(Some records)
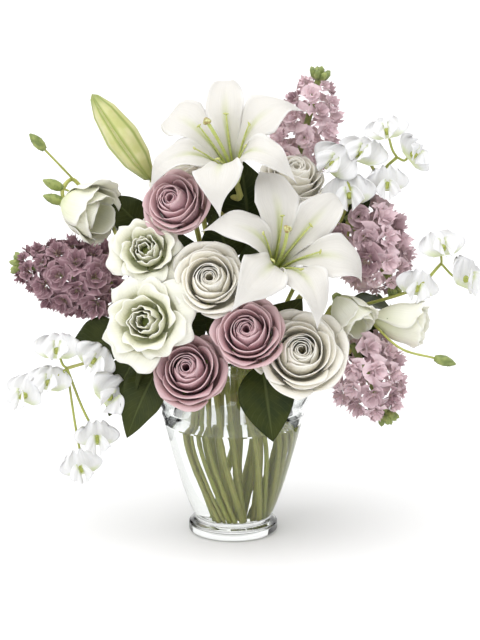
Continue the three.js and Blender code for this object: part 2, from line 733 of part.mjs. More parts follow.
spray("front_leaf_spray", [22, -64, 8], [0.2, -0.9, 0.1], [
  [[26, -72, 6], [36, -100, -58], 50, [0, -1, 0.3], 4, 8],
]);
spray("left_leaf_spray", [-78, -52, 18], [-0.8, -0.5, 0.1], [
  [[-66, -60, 4], [-96, -92, -56], 40, [-0.2, -0.9, 0.3], 4, 7],
  [[-86, -56, 12], [-114, -72, -42], 34, [-0.3, -0.9, 0.3], 4, 8],
  [[-96, -46, 24], [-150, -40, 14], 44, [0, -0.9, 0.4], 4, 8],
]);
spray("upper_left_leaf_spray", [-88, 14, 118], [-0.5, 0, 0.8], [
  [[-84, 6, 116], [-112, -8, 148], 34, [0, -0.9, 0.3], 3, 8],
  [[-86, 22, 104], [-140, 44, 116], 46, [-0.2, 0.6, 0.8], 4, 7],
]);
spray("right_leaf_spray", [94, -6, 40], [0.9, -0.2, 0.1], [
  [[98, -18, 32], [134, -22, 2], 40, [0, -0.9, 0.4], 4, 8],
  [[94, 14, 40], [150, 42, 34], 46, [0, 0.4, 0.9], 4, 8],
]);
spray("upper_right_leaf_spray", [94, 12, 126], [0.5, 0.1, 0.8], [
  [[98, 4, 124], [124, -10, 150], 36, [0, -0.9, 0.4], 3, 8],
  [[94, 24, 118], [132, 52, 140], 44, [0.2, 0.7, 0.6], 4, 8],
]);
spray("upper_leaf_spray", [18, 14, 128], [0, 0.1, 1], [
  [[14, 8, 124], [8, -14, 180], 50, [0, -0.95, 0.2], 3, 8],
  [[22, 22, 118], [60, 40, 166], 46, [0.1, 0.9, 0.3], 3, 8],
  [[10, 22, 114], [-36, 40, 150], 46, [-0.1, 0.9, 0.3], 3, 7],
]);
spray("back_leaf_spray", [26, 72, 44], [0.3, 0.8, 0.5], [
  [[28, 76, 46], [34, 124, 78], 50, [0, -0.3, 0.9], 4, 8],
  [[20, 70, 40], [-46, 92, 54], 48, [-0.2, 0.3, 0.9], 4, 8],
  [[36, 68, 40], [86, 88, 56], 48, [0.2, 0.3, 0.9], 4, 8],
]);

// ---------------------------------------------------------------- fitting everything together

spreadSlots();
function fitStem(stem) {
  const line = stemLine(stem);
  const sides = stem.radius < LISIANTHUS.stemRadius ? 5 : 6;
  add(stem.name, stem.material, (grow) => [bar(line, stem.radius + grow, sides), ...stem.parts(line, grow)]);
}
for (const stem of stems.filter(({ fitsLast }) => !fitsLast)) fitStem(stem);
for (const fitBloom of blooms) fitBloom();
for (const stem of stems.filter(({ fitsLast }) => fitsLast)) fitStem(stem);

// The water fills the vase round the stems, up to its level, where the vase still widens.
const WIDENING = 0.3; // of the inside's radius, for each millimetre of height
const waterHeight = VASE.height - WATER_BELOW_RIM;
const wetted = insideProfile(VASE.wall + CLEARANCE).filter(([, z]) => z < waterHeight - 1);
add("water", MATERIALS.water, () => [
  turned(
    [
      [0, waterHeight],
      [wetted[0][0] + (waterHeight - wetted[0][1]) * WIDENING, waterHeight],
      ...wetted,
      [floorRadius - CLEARANCE, VASE.floorThickness + CLEARANCE],
      [0, VASE.floorThickness + CLEARANCE],
    ],
    ROUND,
  ),
]);

export default arrangement;
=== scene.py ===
# %% [markdown]
# # Lilies and mixed flowers in a glass vase
# This lesson builds an arrangement of two lilies with roses, lisianthus, stock, sweet peas and leaves,
# standing in a footed glass vase of water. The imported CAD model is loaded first. It is a coarse but
# exact plan: it says where each bloom sits, which way it faces and how big it is. Every coarse solid
# is then replaced by a finely shaped surface in the same place. Lengths are in metres, +Z is up and
# the front of the arrangement faces -Y.

# %% Load the fixed frame
import math

import bmesh
import bpy
import numpy as np
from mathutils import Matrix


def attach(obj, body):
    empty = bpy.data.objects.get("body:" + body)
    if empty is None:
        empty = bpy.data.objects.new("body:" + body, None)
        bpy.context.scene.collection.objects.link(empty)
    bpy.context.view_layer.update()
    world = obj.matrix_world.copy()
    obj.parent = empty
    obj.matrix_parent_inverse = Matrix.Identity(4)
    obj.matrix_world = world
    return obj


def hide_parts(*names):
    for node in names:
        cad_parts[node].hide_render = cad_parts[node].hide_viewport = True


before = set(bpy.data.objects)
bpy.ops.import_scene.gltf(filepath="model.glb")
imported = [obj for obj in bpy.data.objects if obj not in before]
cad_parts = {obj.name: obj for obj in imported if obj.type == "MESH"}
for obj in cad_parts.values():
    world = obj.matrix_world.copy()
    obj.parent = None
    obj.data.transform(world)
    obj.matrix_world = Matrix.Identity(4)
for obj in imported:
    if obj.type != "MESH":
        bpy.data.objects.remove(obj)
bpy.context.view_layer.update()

# %% [markdown]
# ## Reading the plan
# Flower heads in the CAD model are turned solids on stems made of rings of corners. Two measurements
# place a bloom or a stem. The corners of a node, without repeats, give its size. Corners that
# lie closer together than a short link form one ring, and the rings of a stem, joined nearest to
# nearest, give its centre line and its side shoots. This was chosen over typing positions in, so the
# fine flowers can't drift away from the plan.

# %% Corners and rings of a CAD node
def corners(node):
    """The different corners of a CAD node, one row each."""
    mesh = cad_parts[node].data
    flat = np.zeros(len(mesh.vertices) * 3)
    mesh.vertices.foreach_get("co", flat)
    return np.unique(flat.reshape(-1, 3).round(6), axis=0)


def unit(vectors):
    """Vectors scaled to length one: each is divided by its own length."""
    return vectors / np.maximum(np.linalg.norm(vectors, axis=-1, keepdims=True), 1e-12)


def points_of(x, y, z):
    """Three arrays of coordinates, spread to one shape, as one array of points."""
    return np.stack(np.broadcast_arrays(x, y, z), axis=-1)


def nearest(points, place):
    """The one of the points that lies closest to a place."""
    return points[np.linalg.norm(points - place, axis=1).argmin()]


def polar(reach, angle, height):
    """Points at a reach and an angle round an axis, at a height on it."""
    return points_of(reach * np.cos(angle), reach * np.sin(angle), height)


def shares(rows, columns):
    """The share along of each row, from 0 to 1, and the share across of each column, from -1 to 1."""
    return np.linspace(0, 1, rows)[:, None], np.linspace(-1, 1, columns)[None]


def rings(node, link, least):
    """Centres of the groups of at least so many corners that hang together by steps under link.

    Each corner starts with its own number and takes the lowest number in reach until none changes."""
    points = corners(node)
    near = np.linalg.norm(points[:, None] - points[None], axis=-1) < link
    number = np.arange(len(points))
    while True:
        lowest = np.where(near, number[None], len(points)).min(axis=1)
        if (lowest == number).all():
            break
        number = lowest
    groups = [points[number == k] for k in np.unique(number)]
    return np.array([g.mean(axis=0) for g in groups if len(g) >= least])


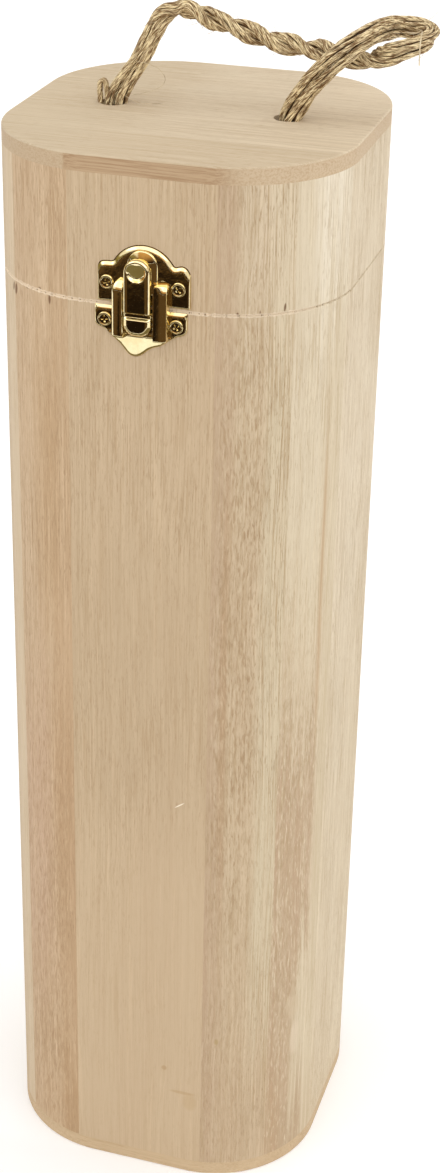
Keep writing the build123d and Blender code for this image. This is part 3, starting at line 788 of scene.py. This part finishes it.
def lever():
    heights = [LEVER_TOP - LEVER_HALF * (1 - math.cos(a)) for a in np.linspace(0.12, math.pi / 2, 24)]
    heights += [*np.linspace(LEVER_CROWN - 0.2, 0.2, 44), *np.linspace(0.05, -3.7, 34)]
    heights += [LEVER_HEEL - FOOT_RADIUS * math.sin(a) for a in np.linspace(0.05, math.pi / 2 - 0.1, 18)]
    across = np.sin(np.linspace(-math.pi / 2, math.pi / 2, 61))
    places = [[(LEVER_X + lever_half_width(y) * share, y) for share in across] for y in heights]
    stamping = Stamping()
    front = stamping.sheet([[(x, y, lever_out(x, y, lever_edge(x, y))) for x, y in row] for row in places])
    behind = stamping.sheet([[(x, y, 3.4 + 0.12 * step(-y, 1.8, 2.6)) for x, y in row] for row in places])
    for k in (0, -1):
        stamping.strip([row[k] for row in front], [row[k] for row in behind])
        stamping.strip(front[k], behind[k])
    for side in (-1, 1):
        lug = [(LUG_BACK, LUG_Y + LUG_RADIUS)] + arc(LUG_OUT, LUG_Y, LUG_RADIUS, 90, 270, 12)
        lug += [(LUG_BACK, LUG_Y - LUG_RADIUS)]
        one, two = ([stamping.vert(LEVER_X + side * off, y, out) for out, y in lug]
                    for off in (LUG_OUTER, LUG_INNER))
        stamping.bm.faces.new(one)
        stamping.bm.faces.new(two[::-1])
        stamping.wall(one, two)
    stamping.rings(circle(LEVER_X, NUB_Y, NUB_RADIUS, 20), [(0.35, 2.08), (0.0, 2.3), (0.0, 3.5)])
    stamping.build("lever", "catch_lever", "catch_lever")


# Screws: a rolled edge, a flat face and a cross recess whose four slopes meet at a point. Each has its centre
# and how far its cross is turned
HEAD_RADIUS, SHANK_RADIUS, CROSS_ARM, CROSS_HALF = 2.05, 0.9, 1.0, 0.25
HEAD_FACE, RECESS_FLOOR = 0.98, 0.42
KEEPER_SCREWS = [((-9.55, 6.6), 0.35), ((11.35, 6.6), 0.7)]
CATCH_SCREWS = [((-10.2, -4.3), 0.15), ((10.8, -4.3), 0.55)]


def cross_shape(x, y, turned):
    corners = []
    for k in range(4):
        turn = turned + k * math.pi / 2
        for along, side in ((CROSS_HALF, -CROSS_HALF), (CROSS_ARM, -CROSS_HALF), (CROSS_ARM, CROSS_HALF)):
            corners.append((x + along * math.cos(turn) - side * math.sin(turn),
                            y + along * math.sin(turn) + side * math.cos(turn)))
    return np.array(corners)


def screws(name, node, body, places):
    stamping = Stamping()
    for (x, y), turned in places:
        cross = cross_shape(x, y, turned)
        rim = circle(x, y, HEAD_RADIUS, 40)
        stamping.pressed(rim, screw_out, HEAD_FACE, 0.35, cross, SCREW_RIMS, back=False)
        pit = stamping.loop(cross, HEAD_FACE)
        point = stamping.vert(x, y, RECESS_FLOOR)
        for k in range(len(pit)):
            stamping.bm.faces.new((pit[k], pit[(k + 1) % len(pit)], point))
        stamping.rings(circle(x, y, SHANK_RADIUS, 40), [(0.75, -5.7), (0.0, -4.1), (0.0, 0.74)])
    bmesh.ops.remove_doubles(stamping.bm, verts=stamping.bm.verts, dist=1e-6)
    stamping.build(name, node, body)


def screw_out(x, y, edge):
    return 1.05 + 0.33 * round_over(edge, 0.30) - 0.16 * step(edge, 0.30, 0.6)


screws("keeper_screw_heads", "keeper_screws", "lid", KEEPER_SCREWS)
screws("catch_screw_heads", "catch_screws", "case", CATCH_SCREWS)
keeper()
catch_base()
lever()


# The control points of the rope's line, in millimetres
ROUTE = [
    (-26.4, 0, 344.7), (-26.4, 0, 350), (-22.9, 0.9, 356.7), (-18.4, 2.6, 363.3), (-15.9, 4.5, 370.1),
    (-13, 5.9, 375.9), (-7, 6.9, 377.7), (0.4, 7.9, 374.2), (9.1, 9, 372.2), (17.9, 9.4, 369.2),
    (27, 9.1, 368.3), (36.1, 7.8, 367.7), (45.5, 5.7, 366.8), (53.6, 0.8, 369.5), (59.8, -0.8, 372.7),
    (64.4, 2.7, 374), (64.6, 9.6, 374.6), (60.2, 13.6, 375.1), (54, 12.6, 375.5), (50.7, 5.6, 375.8),
    (46.8, -1.9, 374.1), (39.7, -3.4, 368.2), (32.2, -2.1, 359.5), (26.4, 0, 350), (26.4, 0, 344.7),
]

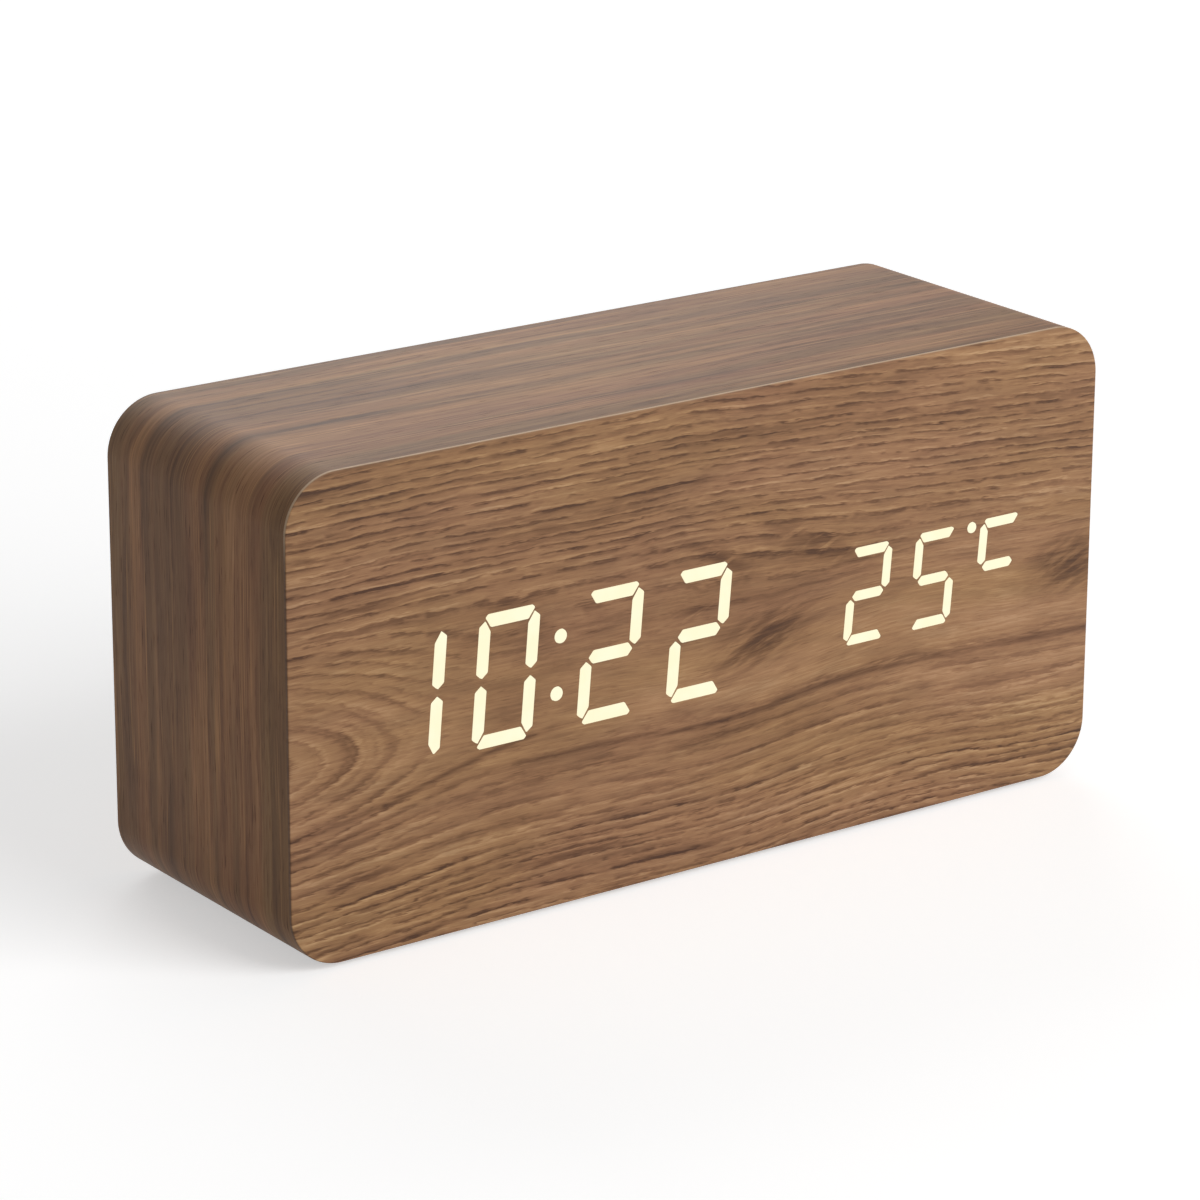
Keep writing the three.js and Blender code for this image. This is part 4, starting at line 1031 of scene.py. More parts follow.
print("fine_skin", len(graph.tree.nodes), "nodes")

# %% The finishes by slot
# For each slot: name, dark, pale, speckle size, cloud size, gloss, and what is special to it.
METAL = {"Metallic": 1.0}
DRAWN = {"spread": 0.2, "stretch": (1.0, 0.15, 1.0)}
SOFT_GRIP = {"spread": 0.1, "bump": 0.00004, "Specular_IOR_Level": 0.2}
SKINS = {
    "fibreboard": ("fibreboard_sanded", (128, 96, 66), (166, 130, 94), 1400.0, 90.0, 0.85, {}),
    "black_plastic": (
        "black_plastic_moulded", (20, 20, 22), (32, 32, 34), 2600.0, 150.0, 0.46,
        {"Specular_IOR_Level": 0.3},
    ),
    "white_plastic": (
        "white_plastic_moulded", (206, 204, 196), (224, 222, 214), 2200.0, 90.0, 0.42, {}
    ),
    "chip_plastic": ("chip_plastic_matt", (22, 22, 24), (34, 34, 36), 4200.0, 200.0, 0.62, {}),
    "steel": (
        "steel_drawn", (150, 152, 156), (196, 198, 202), 1500.0, 260.0, 0.3, {**DRAWN, **METAL}
    ),
    "nickel": ("nickel_plated", (176, 172, 162), (208, 204, 194), 1800.0, 300.0, 0.24, METAL),
    "black_screw": (
        "screw_blackened", (38, 37, 38), (66, 64, 64), 2400.0, 320.0, 0.38,
        {"spread": 0.2, "Metallic": 0.85},
    ),
    "capacitor_sleeve": (
        "capacitor_sleeve_shrunk", (24, 38, 74), (34, 50, 92), 900.0, 120.0, 0.35, {}
    ),
    "bead": ("bead_glazed", (38, 34, 32), (58, 50, 44), 900.0, 200.0, 0.25, {}),
    "red_insulation": (
        "red_insulation_soft", (156, 28, 24), (178, 40, 34), 1500.0, 160.0, 0.45, {}
    ),
    "black_insulation": (
        "black_insulation_soft", (24, 24, 25), (38, 38, 39), 1500.0, 160.0, 0.45, {}
    ),
    "rubber": ("rubber_foot", (32, 32, 33), (48, 48, 49), 3400.0, 240.0, 0.8, SOFT_GRIP),
}
for slot, (*values, special) in SKINS.items():
    FINISHES[slot] = skin_material(*values, **special)
print("skins", len(FINISHES))

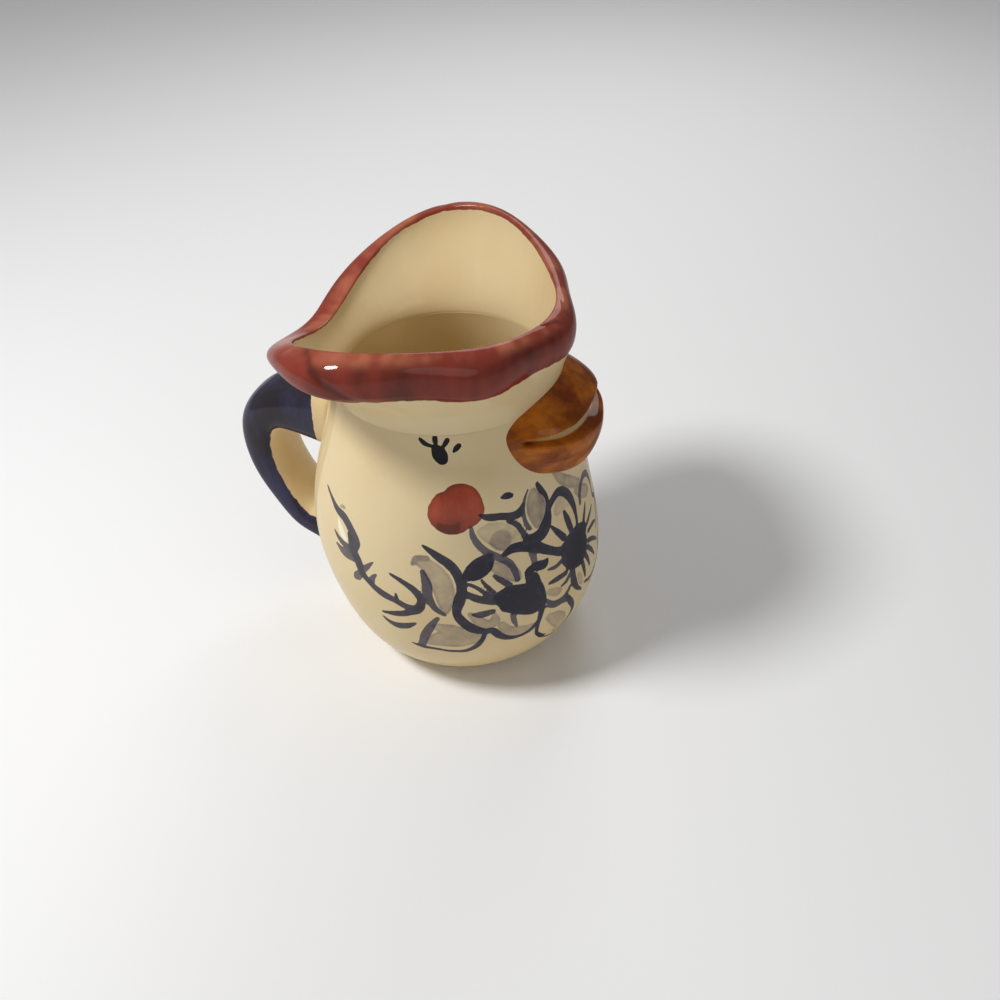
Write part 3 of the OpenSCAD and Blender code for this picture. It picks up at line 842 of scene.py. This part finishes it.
def fold_depth(a, turn):
    """How deep in a fold each point is, from 0 to 1."""
    s = bpy.context.scene.pitcher_comb
    deep = np.zeros(len(a))
    for path in FOLDS:
        share, angle = np.array(path).T
        off = (np.abs(a) - np.interp(turn, share, np.radians(angle))) * s.mouth_radius
        ends = np.minimum(turn - share[0], share[-1] - turn) / FOLD_END_SHARE
        deep = np.maximum(deep, np.exp(-(off / s.fold_width) ** 2)
                          * ease(np.clip(ends, 0, 1)))
    return deep


def brush_marks(a, turn):
    """Marks of the brush round the comb: broad ones, and fine ones over them."""
    def marks(x, y, around, along):
        return noise.noise(Vector((math.cos(x) * around, math.sin(x) * around, y * along)))
    return 0.5 + 0.5 * np.array([marks(x, y, 3, 4) + marks(x, y, 14, 3) * 0.7
                                 for x, y in zip(a, turn)])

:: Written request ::
In the data above, find the line that contains "vase still widens." and the line that contains "# the front of the arrangement faces -Y.". Repeat exactly those lines and every line between them, and only those.

:: Problem solution ::
// The water fills the vase round the stems, up to its level, where the vase still widens.
const WIDENING = 0.3; // of the inside's radius, for each millimetre of height
const waterHeight = VASE.height - WATER_BELOW_RIM;
const wetted = insideProfile(VASE.wall + CLEARANCE).filter(([, z]) => z < waterHeight - 1);
add("water", MATERIALS.water, () => [
  turned(
    [
      [0, waterHeight],
      [wetted[0][0] + (waterHeight - wetted[0][1]) * WIDENING, waterHeight],
      ...wetted,
      [floorRadius - CLEARANCE, VASE.floorThickness + CLEARANCE],
      [0, VASE.floorThickness + CLEARANCE],
    ],
    ROUND,
  ),
]);

export default arrangement;
=== scene.py ===
# %% [markdown]
# # Lilies and mixed flowers in a glass vase
# This lesson builds an arrangement of two lilies with roses, lisianthus, stock, sweet peas and leaves,
# standing in a footed glass vase of water. The imported CAD model is loaded first. It is a coarse but
# exact plan: it says where each bloom sits, which way it faces and how big it is. Every coarse solid
# is then replaced by a finely shaped surface in the same place. Lengths are in metres, +Z is up and
# the front of the arrangement faces -Y.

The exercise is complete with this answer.